Chinese real-estate investors made a name for themselves abroad in 2013, picking up big-ticket projects from New York to London, and that momentum is poised to pick up this year.
“In the late 1980s, we noticed every second deal was done by the Japanese, and in the 1990s, it was investors from the Middle East,” said Alastair Hughes, chief executive officer of Asia Pacific at property consultancy Jones Lang LaSalle JLL +1.22%. “We’re seeing the beginning of such a wave in China.”
Chinese outbound commercial real-estate investment is estimated to exceed $10 billion this year, after it doubled to $7.6 billion last year from 2012’s $3.3 billion, according to data from Jones Lang LaSalle. Rival brokerage Colliers International is more bullish, saying it expects Chinese investors to spend at least twice as much on overseas property assets this year as last year.
“Chinese investors are very active in every major market in the world, and part of that has to do with government policy on overseas investment becoming less restrictive,” Mr. Hughes said.
Aside from the stronger yuan, which makes purchases abroad cheaper, Chinese investors also are heeding the old adage don’t put all your eggs in one basket.
Among some of last year’s higher-profile investments were Shanghai’s Fosun International 0656.HK -0.20% purchase of the Chase Manhattan Plaza in New York for $725 million in October and state-owned conglomerate Greenland Holding Group’s 70%stake in Brooklyn’s $5 billion Atlantic Yards project. Greeland also paid $1 billion for a piece of land in Los Angeles on which it plans to build a hotel, office units, serviced residences and high-end homes.
Chinese insurers could also be more active purchasing real estate abroad this year, after Ping An Insurance Group’s acquisition of Lloyd’s of London building last summer.
While the New York, London and L.A. markets enjoy strong demand and deep liquidity, they also have some of the world’s highest real-estate prices. Many investors aren’t limiting themselves to those cities and are looking to park their money in other markets in Asia Pacific and Europe.
“They have been focusing on the more transparent real-estate markets, and for Asia’s equivalent, that would be Singapore, Sydney and Hong Kong,” Mr. Hughes said. Institutional investors are also looking for assets in places such as Brussels, Poland and Manchester, England, he added.
Office assets are the most popular targets, accounting for 85% of the $7.6 billion worth of commercial real estate bought last year, Jones Lang LaSalle said, followed by hotel and retail assets.
But the Chinese aren’t the only ones flush with cash and looking for assets abroad. The U.S.-based nonprofit research organization Urban Land Institute listed Singaporean sovereign wealth funds and South Korean institutional players as competitors continuing to raise allocations for real estate investment in a recent report.
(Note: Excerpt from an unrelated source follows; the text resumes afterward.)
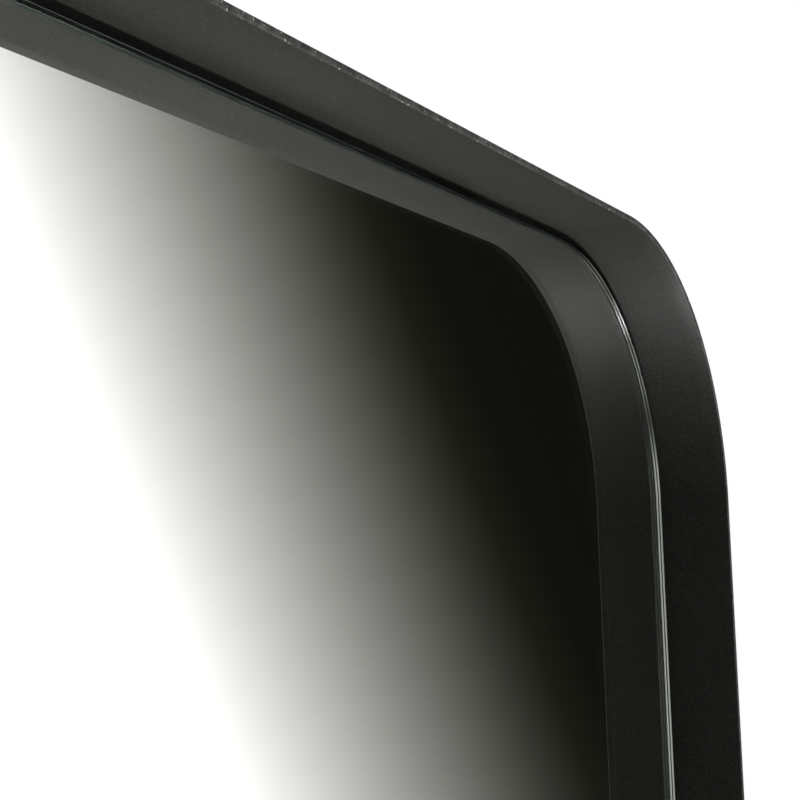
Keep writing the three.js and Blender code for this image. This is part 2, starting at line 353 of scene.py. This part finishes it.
def ground_edge():
    """The ground edge: pale green, clearer towards its back, with fine lines left round it by the wheel."""
    material, tree, where = new_material("ground_edge")
    depth = split(tree, where)["Y"]
    wander = maths(tree, "MULTIPLY", noise_at(tree, where, 25, 2.0), 0.5 * MM)
    layer = node(tree, "CombineXYZ", {1: maths(tree, "ADD", depth, wander)}).outputs[0]
    lines = noise_at(tree, layer, 2300, 2.0, 0.7)
    patches = noise_at(tree, where, 70, 3.0)
    grit = noise_at(tree, where, 2600, 2.0)
    behind = remap(tree, depth, GLASS_LOW.y + 0.3 * MM, GLASS_LOW.y + 2.4 * MM, kind="LINEAR")
    polished = remap(tree, lines, 0.36, 0.55, 0.75, 1.0)
    polished = maths(tree, "MULTIPLY", polished, remap(tree, behind, 0, 1, 0.2, 1.0))
    colour = ramp(tree, patches, [(0.3, (0.48, 0.58, 0.52, 1)), (0.7, (0.68, 0.78, 0.72, 1))])
    colour = multiply(tree, colour, remap(tree, behind, 0.2, 0.9, 0.6, 1.0))
    height = maths(tree, "ADD", lines, maths(tree, "MULTIPLY", grit, 0.15))
    edge = principled(tree, {
        "Base Color": colour,
        "Roughness": remap(tree, lines, 0.3, 0.7, 0.16, 0.06),
        "IOR": GLASS_IOR,
        "Transmission Weight": polished,
        "Normal": bump(tree, height, 0.008 * MM, 0.6),
    })
    output(tree, edge, glass_volume(tree))
    return material


def silvering():
    """The silver behind the glass, with the faintest unevenness."""
    material, tree, where = new_material("silvering")
    patch = noise_at(tree, where, 6, 2.0)
    colour = ramp(tree, patch, [(0.3, (0.945, 0.937, 0.917, 1)), (0.7, (0.960, 0.950, 0.930, 1))])
    rough = remap(tree, patch, 0.3, 0.7, 0.0, 0.002)
    output(tree, principled(tree, {"Base Color": colour, "Metallic": 1.0, "Roughness": rough}))
    return material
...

Asian investors “will be seeking to exploit the big differences between property cycles in Asia, the U.S. and Europe in order to achieve better yields,” said Simon Lo, executive director of research in Asia at Colliers International.
Competition is heating up, with a limited number of prized assets.
“In the Asia Pacific market, we noted that for every one seller, there are seven buyers,” Mr. Hughes said. “It’s an extremely active market and it’s difficult to find good quality stock.”